Task directions
Take the data below and extract the lines from the one with "return nodes" to the one with "points = [vertex.co", inclusive, exactly as written.

Information shown
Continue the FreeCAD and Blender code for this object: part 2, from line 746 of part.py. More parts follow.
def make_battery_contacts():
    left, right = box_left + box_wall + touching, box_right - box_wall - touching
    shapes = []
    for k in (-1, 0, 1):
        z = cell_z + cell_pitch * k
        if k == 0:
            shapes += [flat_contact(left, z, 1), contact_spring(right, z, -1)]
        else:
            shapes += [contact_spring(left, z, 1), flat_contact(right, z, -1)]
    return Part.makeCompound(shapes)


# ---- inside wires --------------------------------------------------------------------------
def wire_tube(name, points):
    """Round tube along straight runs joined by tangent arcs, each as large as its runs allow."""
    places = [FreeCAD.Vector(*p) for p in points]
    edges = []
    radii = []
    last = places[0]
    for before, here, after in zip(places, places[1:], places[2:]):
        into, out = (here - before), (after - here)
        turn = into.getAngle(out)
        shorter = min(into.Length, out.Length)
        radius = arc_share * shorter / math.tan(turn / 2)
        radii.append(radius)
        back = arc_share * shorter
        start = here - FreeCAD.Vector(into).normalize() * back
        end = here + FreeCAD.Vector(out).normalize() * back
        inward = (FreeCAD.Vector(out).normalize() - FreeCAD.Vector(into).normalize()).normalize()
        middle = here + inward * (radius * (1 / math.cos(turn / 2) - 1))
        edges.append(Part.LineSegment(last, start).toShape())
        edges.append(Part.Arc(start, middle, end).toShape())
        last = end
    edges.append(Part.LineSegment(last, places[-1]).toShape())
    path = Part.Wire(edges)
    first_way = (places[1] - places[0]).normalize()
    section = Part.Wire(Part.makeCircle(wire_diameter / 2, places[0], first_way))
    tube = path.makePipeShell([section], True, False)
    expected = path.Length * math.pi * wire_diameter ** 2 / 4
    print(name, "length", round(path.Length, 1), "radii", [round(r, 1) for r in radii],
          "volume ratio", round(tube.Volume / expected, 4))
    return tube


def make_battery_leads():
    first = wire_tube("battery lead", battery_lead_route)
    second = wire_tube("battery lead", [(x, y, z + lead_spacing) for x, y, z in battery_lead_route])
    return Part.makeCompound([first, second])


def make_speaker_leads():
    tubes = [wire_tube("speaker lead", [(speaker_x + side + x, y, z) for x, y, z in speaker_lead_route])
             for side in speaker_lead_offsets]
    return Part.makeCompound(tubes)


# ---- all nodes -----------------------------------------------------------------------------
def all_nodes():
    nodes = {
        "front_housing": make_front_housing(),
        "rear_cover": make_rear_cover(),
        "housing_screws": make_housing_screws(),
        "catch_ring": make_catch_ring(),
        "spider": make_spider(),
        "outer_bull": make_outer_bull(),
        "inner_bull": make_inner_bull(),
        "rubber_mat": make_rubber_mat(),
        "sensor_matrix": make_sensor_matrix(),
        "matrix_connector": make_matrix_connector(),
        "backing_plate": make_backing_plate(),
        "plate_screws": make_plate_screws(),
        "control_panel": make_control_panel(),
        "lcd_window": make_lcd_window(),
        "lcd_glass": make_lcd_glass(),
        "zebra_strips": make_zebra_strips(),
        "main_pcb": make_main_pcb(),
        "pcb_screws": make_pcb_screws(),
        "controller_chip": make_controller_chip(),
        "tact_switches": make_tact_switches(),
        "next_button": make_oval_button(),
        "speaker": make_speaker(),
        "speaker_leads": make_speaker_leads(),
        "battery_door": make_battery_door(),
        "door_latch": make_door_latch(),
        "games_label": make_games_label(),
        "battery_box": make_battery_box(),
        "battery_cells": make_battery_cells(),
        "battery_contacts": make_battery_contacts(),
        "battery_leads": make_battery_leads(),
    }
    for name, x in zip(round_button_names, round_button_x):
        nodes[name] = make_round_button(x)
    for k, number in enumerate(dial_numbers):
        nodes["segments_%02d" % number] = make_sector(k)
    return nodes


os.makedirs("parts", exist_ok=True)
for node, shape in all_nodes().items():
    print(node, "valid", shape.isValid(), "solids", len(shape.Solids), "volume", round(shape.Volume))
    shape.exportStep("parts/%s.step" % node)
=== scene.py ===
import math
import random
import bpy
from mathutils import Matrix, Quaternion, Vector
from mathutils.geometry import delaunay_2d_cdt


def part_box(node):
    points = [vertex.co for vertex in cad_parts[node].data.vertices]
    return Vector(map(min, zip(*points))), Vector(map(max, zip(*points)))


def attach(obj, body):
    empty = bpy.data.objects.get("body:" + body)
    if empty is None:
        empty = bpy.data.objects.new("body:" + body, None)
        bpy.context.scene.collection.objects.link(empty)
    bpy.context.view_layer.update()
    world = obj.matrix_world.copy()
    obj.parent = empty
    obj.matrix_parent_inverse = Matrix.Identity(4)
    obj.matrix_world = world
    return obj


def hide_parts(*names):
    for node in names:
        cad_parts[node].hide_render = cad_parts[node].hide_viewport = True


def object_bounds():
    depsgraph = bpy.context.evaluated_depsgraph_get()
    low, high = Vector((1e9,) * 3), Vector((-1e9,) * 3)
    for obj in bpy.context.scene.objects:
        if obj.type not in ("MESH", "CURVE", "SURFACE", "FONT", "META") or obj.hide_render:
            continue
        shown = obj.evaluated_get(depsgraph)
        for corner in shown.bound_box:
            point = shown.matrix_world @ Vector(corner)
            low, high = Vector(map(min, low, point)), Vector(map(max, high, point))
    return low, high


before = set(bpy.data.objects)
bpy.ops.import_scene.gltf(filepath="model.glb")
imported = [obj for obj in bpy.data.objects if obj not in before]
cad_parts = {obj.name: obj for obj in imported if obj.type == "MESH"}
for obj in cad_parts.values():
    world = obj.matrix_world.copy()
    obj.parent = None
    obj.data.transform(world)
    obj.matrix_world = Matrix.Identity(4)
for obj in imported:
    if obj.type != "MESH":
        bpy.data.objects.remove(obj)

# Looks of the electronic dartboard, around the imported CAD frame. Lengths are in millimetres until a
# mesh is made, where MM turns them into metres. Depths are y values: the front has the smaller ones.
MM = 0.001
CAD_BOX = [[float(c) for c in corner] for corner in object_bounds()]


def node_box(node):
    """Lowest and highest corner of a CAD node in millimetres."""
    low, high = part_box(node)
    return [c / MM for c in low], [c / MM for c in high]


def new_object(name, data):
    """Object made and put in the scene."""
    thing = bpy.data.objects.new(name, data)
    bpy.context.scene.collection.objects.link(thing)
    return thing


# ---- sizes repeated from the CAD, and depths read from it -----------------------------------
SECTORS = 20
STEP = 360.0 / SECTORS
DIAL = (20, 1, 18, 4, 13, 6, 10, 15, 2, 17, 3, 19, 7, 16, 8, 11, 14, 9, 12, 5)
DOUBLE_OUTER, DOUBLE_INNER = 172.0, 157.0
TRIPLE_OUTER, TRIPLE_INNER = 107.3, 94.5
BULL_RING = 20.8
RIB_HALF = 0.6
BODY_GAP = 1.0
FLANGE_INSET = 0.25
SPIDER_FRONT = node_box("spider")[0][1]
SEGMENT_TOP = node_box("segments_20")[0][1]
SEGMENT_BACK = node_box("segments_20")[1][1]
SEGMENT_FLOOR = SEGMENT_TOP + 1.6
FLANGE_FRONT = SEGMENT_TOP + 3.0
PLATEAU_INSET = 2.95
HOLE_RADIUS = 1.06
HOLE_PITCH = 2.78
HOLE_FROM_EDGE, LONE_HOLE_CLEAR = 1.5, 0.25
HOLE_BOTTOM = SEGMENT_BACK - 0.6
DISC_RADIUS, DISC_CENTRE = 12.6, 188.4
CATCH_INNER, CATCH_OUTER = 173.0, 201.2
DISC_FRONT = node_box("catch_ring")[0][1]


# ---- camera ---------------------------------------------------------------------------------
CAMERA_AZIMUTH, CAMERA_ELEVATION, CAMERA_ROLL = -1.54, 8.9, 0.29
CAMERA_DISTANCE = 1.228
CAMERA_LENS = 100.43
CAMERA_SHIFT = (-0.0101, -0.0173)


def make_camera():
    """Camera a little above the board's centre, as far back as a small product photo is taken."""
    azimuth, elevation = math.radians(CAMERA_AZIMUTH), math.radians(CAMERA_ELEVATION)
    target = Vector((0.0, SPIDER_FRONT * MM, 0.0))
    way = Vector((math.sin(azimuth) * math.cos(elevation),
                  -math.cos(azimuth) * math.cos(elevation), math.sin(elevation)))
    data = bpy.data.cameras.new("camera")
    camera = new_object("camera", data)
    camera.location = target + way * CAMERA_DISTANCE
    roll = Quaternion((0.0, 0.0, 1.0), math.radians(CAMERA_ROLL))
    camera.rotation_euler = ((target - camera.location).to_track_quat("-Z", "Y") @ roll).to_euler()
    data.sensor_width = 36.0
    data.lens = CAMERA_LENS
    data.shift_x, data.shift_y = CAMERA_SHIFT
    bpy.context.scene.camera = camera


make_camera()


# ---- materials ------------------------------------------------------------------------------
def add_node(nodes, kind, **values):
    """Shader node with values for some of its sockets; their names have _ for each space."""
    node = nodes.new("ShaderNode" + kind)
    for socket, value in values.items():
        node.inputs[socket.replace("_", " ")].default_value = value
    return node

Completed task
    return nodes


os.makedirs("parts", exist_ok=True)
for node, shape in all_nodes().items():
    print(node, "valid", shape.isValid(), "solids", len(shape.Solids), "volume", round(shape.Volume))
    shape.exportStep("parts/%s.step" % node)
=== scene.py ===
import math
import random
import bpy
from mathutils import Matrix, Quaternion, Vector
from mathutils.geometry import delaunay_2d_cdt


def part_box(node):
    points = [vertex.co for vertex in cad_parts[node].data.vertices]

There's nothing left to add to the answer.